**Provided data**.
◆ ◆ ◆

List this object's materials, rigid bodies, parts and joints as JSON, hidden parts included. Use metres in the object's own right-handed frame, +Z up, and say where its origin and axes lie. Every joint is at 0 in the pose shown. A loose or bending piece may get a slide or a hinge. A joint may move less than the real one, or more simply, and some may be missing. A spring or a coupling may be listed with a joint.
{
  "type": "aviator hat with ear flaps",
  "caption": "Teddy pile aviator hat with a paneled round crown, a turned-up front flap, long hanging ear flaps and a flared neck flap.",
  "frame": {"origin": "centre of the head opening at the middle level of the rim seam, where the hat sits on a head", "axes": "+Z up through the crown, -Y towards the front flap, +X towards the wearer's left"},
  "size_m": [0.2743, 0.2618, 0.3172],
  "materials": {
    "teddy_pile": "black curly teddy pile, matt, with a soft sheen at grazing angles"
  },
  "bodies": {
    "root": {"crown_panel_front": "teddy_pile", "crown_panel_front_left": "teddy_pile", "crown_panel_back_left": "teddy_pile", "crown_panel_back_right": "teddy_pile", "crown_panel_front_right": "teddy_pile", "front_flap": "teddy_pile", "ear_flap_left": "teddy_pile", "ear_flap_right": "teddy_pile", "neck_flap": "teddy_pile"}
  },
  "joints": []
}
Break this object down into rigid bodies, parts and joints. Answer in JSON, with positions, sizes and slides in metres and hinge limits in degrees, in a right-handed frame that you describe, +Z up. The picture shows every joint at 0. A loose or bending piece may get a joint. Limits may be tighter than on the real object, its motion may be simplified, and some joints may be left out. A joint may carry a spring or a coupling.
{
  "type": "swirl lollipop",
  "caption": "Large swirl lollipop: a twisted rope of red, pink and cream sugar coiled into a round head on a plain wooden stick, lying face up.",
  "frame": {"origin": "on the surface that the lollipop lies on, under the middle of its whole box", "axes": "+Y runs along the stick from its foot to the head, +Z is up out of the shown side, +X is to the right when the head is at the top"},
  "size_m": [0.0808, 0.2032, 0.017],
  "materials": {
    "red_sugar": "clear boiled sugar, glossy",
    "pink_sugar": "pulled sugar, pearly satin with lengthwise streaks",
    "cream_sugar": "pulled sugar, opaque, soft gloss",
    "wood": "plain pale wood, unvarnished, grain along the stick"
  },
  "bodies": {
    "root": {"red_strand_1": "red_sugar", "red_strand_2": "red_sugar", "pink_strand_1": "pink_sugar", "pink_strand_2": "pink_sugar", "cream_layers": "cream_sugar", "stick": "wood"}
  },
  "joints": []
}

◆ ◆ ◆

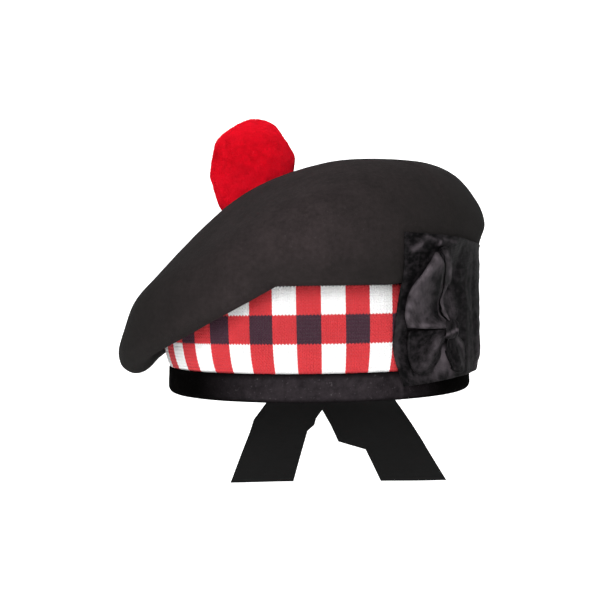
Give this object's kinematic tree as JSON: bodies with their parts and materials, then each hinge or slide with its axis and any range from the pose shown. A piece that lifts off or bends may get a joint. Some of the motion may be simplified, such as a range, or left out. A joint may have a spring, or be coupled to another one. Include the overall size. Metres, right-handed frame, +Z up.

◆ ◆ ◆

**Exercise**.
Reply with only the number of lines in the material above where the string "materials" appears.

**Completed task**.
4